Jonathan Poor of Scuba Express expects competitors from four states including North Carolina, Georgia and Florida along with South Carolina to be on hand.
Of course, lionfish are a threat to the native species being targeted in the tournament, and they need to go, or at a bare minimum be kept in check.
Lionfish are native to tropical areas of the Pacific Ocean and, are popular in the aquarium trade.

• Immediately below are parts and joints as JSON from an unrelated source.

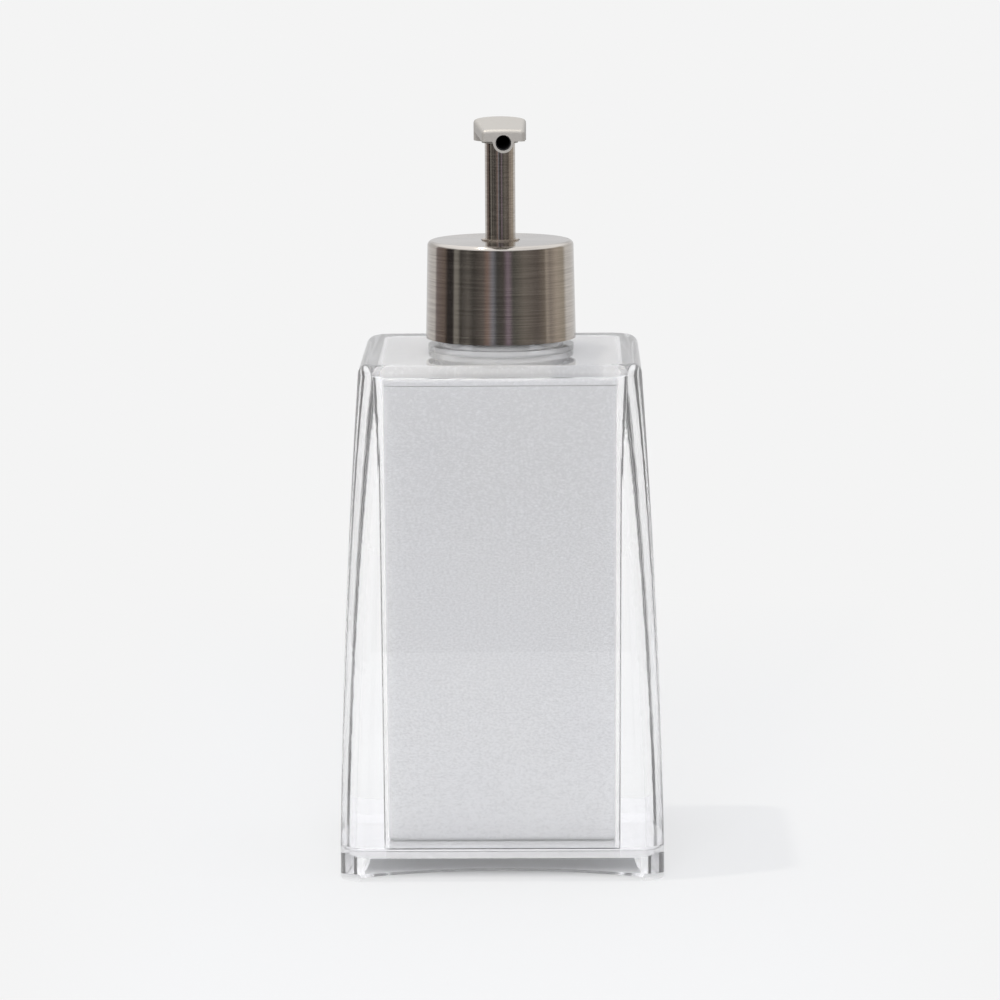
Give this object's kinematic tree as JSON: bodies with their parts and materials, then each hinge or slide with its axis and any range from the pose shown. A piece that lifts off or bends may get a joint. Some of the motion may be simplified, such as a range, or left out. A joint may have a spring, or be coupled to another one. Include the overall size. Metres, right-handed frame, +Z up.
{
  "type": "soap pump dispenser",
  "caption": "Tapered square clear block with a silver inner liner, a brushed metal screw collar and a sprung push pump with a flat swivelling spout.",
  "frame": {"origin": "centre of the underside, on the surface that it stands on", "axes": "+Z up along the pump's axis, spout towards -Y"},
  "size_m": [0.076, 0.076, 0.1757],
  "materials": {
    "clear_acrylic": "clear, polished",
    "silver_liner": "fine silver paint",
    "brushed_nickel": "brushed round the axis",
    "plated_plastic": "nickel plated",
    "satin_nickel": "satin",
    "stainless": "bright drawn",
    "white_plastic": "natural moulded",
    "piston_plastic": "soft, natural",
    "tube_plastic": "translucent natural",
    "dark_plastic": "black moulded",
    "gasket": "smooth"
  },
  "bodies": {
    "bottle": {"outer_shell": "clear_acrylic", "base_plate": "clear_acrylic", "liner_box": "silver_liner", "liner_lid": "silver_liner", "threaded_neck": "clear_acrylic"},
    "pump": {"pump_housing": "white_plastic", "neck_gasket": "gasket", "chaplet": "plated_plastic", "ball_retainer": "white_plastic", "return_spring": "stainless", "dip_tube": "tube_plastic"},
    "inlet_valve": {"inlet_ball": "stainless"},
    "collar": {"collar_shell": "brushed_nickel", "closure_cap": "white_plastic"},
    "carrier": {"spring_follower": "white_plastic"},
    "piston": {"piston_seal": "piston_plastic"},
    "head": {"head_casting": "satin_nickel", "stem_sleeve": "brushed_nickel", "inner_stem": "white_plastic", "valve_plug": "white_plastic", "spout_tube": "dark_plastic"}
  },
  "joints": [
    {"name": "pump_lift", "type": "slide", "parent": "bottle", "child": "pump", "axis": [0, 0, 1], "range_m": [0, 0.00634]},
    {"name": "collar_turn", "type": "hinge", "parent": "pump", "child": "collar", "pos_m": [0, 0, 0.135], "axis": [0, 0, 1], "range_deg": [0, 541]},
    {"name": "head_press", "type": "slide", "parent": "pump", "child": "carrier", "axis": [0, 0, -1], "range_m": [0, 0.016], "stiffness_N_per_m": 600, "springref_m": -0.013, "deforming": ["return_spring"]},
    {"name": "head_turn", "type": "hinge", "parent": "carrier", "child": "head", "pos_m": [0, 0, 0.15], "axis": [0, 0, 1], "continuous": true},
    {"name": "piston_lag", "type": "slide", "parent": "carrier", "child": "piston", "axis": [0, 0, 1], "range_m": [0, 0.0008]},
    {"name": "inlet_ball_lift", "type": "slide", "parent": "pump", "child": "inlet_valve", "axis": [0, 0, 1], "range_m": [0, 0.0014]}
  ],
  "couplings": [
    {"joint": "collar_turn", "follows": "pump_lift", "rad_per_m": 1485.4}
  ]
}
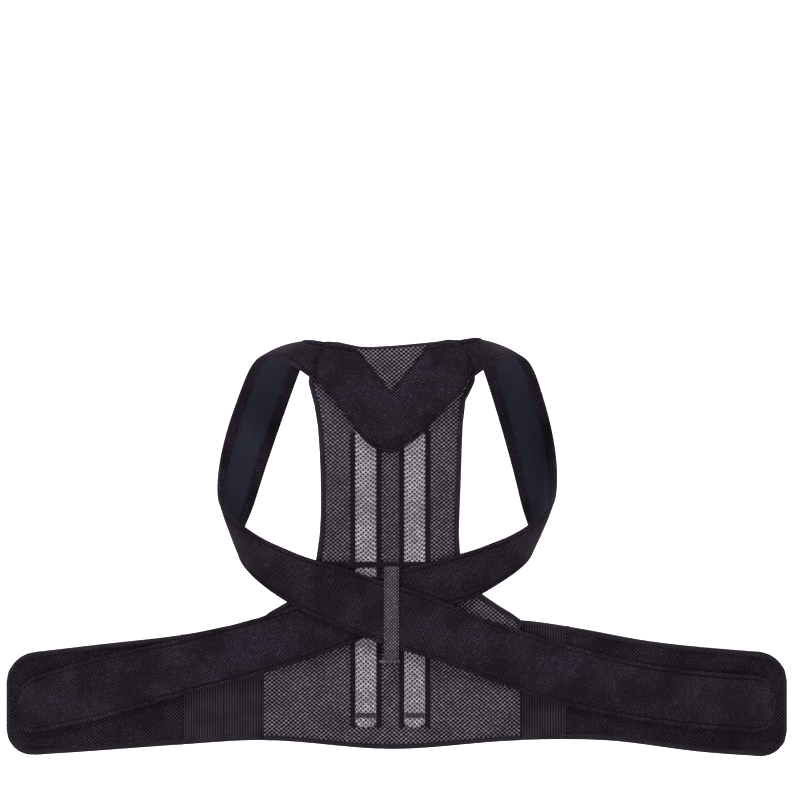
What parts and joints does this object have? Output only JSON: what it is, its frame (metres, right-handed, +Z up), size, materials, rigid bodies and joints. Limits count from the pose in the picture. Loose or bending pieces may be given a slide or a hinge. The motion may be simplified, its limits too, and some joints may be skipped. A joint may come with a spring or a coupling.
{
  "type": "back brace",
  "caption": "Upper and lower back brace: stayed mesh back panel with neoprene yoke, crossed shoulder straps and a wrap-round belt that fastens by hook tape.",
  "frame": {"origin": "middle of the flat lumbar face, the inner side of the back panel that rests on the wearer's lower back", "axes": "+X towards the wearer's right, along the belt; +Y from the brace to the wearer; +Z up along the spine"},
  "size_m": [0.9092, 0.1243, 0.4856],
  "materials": {
    "neoprene": "fine knit laminated on neoprene foam",
    "mesh": "open spacer mesh",
    "elastic": "ribbed woven elastic",
    "lining": "smooth brushed knit",
    "binding": "folded polyester binding",
    "foam": "matte spacer foam",
    "stay": "satin",
    "hook": "moulded hook tape"
  },
  "bodies": {
    "back": {"back_lining": "lining", "spacer_core": "foam", "back_mesh_panel": "mesh", "left_stay": "stay", "right_stay": "stay", "left_channel_tape": "binding", "right_channel_tape": "binding", "yoke": "neoprene", "yoke_mesh_insert": "mesh", "neck_binding": "binding", "left_side_binding": "binding", "right_side_binding": "binding", "hem_binding": "binding", "left_strap_crossing": "neoprene", "right_strap_crossing": "neoprene", "strap_keeper": "mesh"},
    "left_loop": {"left_strap_loop": "neoprene", "left_strap_lining": "lining"},
    "right_loop": {"right_strap_loop": "neoprene", "right_strap_lining": "lining"},
    "left_side": {"left_elastic_panel": "elastic", "right_strap_side": "neoprene"},
    "right_side": {"right_elastic_panel": "elastic", "left_strap_side": "neoprene"},
    "left_wing": {"left_wing": "neoprene", "left_wing_binding": "binding", "belt_hook_patch": "hook", "right_strap_run": "neoprene"},
    "right_wing": {"right_wing": "neoprene", "right_wing_binding": "binding", "left_strap_run": "neoprene"},
    "left_tail": {"left_strap_tail": "neoprene", "left_tail_hook": "hook"},
    "right_tail": {"right_strap_tail": "neoprene", "right_tail_hook": "hook"}
  },
  "joints": [
    {"name": "left_loop_swing", "type": "hinge", "parent": "back", "child": "left_loop", "pos_m": [-0.102, -0.0145, 0.116], "axis": [0.0273, -0.0487, 0.9984], "range_deg": [0, 60]},
    {"name": "right_loop_swing", "type": "hinge", "parent": "back", "child": "right_loop", "pos_m": [0.0924, -0.0119, 0.129], "axis": [-0.0094, 0.062, -0.998], "range_deg": [0, 60]},
    {"name": "left_side_wrap", "type": "hinge", "parent": "back", "child": "left_side", "pos_m": [-0.1474, 0.0006, 0], "axis": [0, 0, -1], "range_deg": [0, 55]},
    {"name": "right_side_wrap", "type": "hinge", "parent": "back", "child": "right_side", "pos_m": [0.1474, 0.0006, 0], "axis": [0, 0, 1], "range_deg": [0, 55]},
    {"name": "left_wing_wrap", "type": "hinge", "parent": "left_side", "child": "left_wing", "pos_m": [-0.239, 0.0064, 0], "axis": [0, 0, -1], "range_deg": [0, 55]},
    {"name": "right_wing_wrap", "type": "hinge", "parent": "right_side", "child": "right_wing", "pos_m": [0.2, 0.0026, 0], "axis": [0, 0, 1], "range_deg": [0, 55]},
    {"name": "left_tail_peel", "type": "hinge", "parent": "right_wing", "child": "left_tail", "pos_m": [0.3304, 0.0149, -0.02], "axis": [0, 0, -1], "range_deg": [0, 120]},
    {"name": "right_tail_peel", "type": "hinge", "parent": "left_wing", "child": "right_tail", "pos_m": [-0.3304, 0.0149, -0.01], "axis": [0, 0, 1], "range_deg": [0, 120]}
  ],
  "couplings": [
    {"joint": "left_wing_wrap", "follows": "left_side_wrap", "ratio": 1},
    {"joint": "right_wing_wrap", "follows": "right_side_wrap", "ratio": 1}
  ]
}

National Oceanographic and Atmospheric Administration (NOAA) is on record surmising that the species was released accidentally and/or purposely from aquariums in Florida and have expanded northward near the warm-water boundaries of the Gulf Stream.
The species likely first showed up in South Carolina’s offshore waters in the early 2000’s.
“[They are seen] mostly in depths of 75 feet or more,” Poor said. “Thirty miles [offshore] is the closest I’ve seen them to shore. We’re seeing them more often on the offshore wrecks and on the ledge sites.
“On the inshore wrecks 30 miles out, [you see] 2-3 in a given area. [Further offshore] there could be 10-12 in some spots on the wreck.”
At the event’s awards ceremony, set for Oct. 27 at 7 p.m. at Crazy Sister Marina, Murrells Inlet chefs will be on hand to prepare lionfish and offer samples of the fish.
Lionfish is reportedly superb as table fare, resembling black sea bass, and the hope is to create a demand for the species in fish markets to put more fishing pressure on the invasive species.
The Yellowfin/Yamaha Fall Brawl King Classic will be staged by the crew at Ocean Isle Fishing Center Oct. 26-28.
Registration is set for noon to 9 p.m. on Oct. 26 with the Captains Meeting on tap for 7 p.m. Fishing will be held Oct. 27-28 with weigh-in both days 2-5 p.m. at the OIFC. Boats can fish one of the two days.
The tournament is the finale in the Southern Kingfish Association’s Division 9. The SKA Nationals will be held Nov. 8-11 at Biloxi, Miss.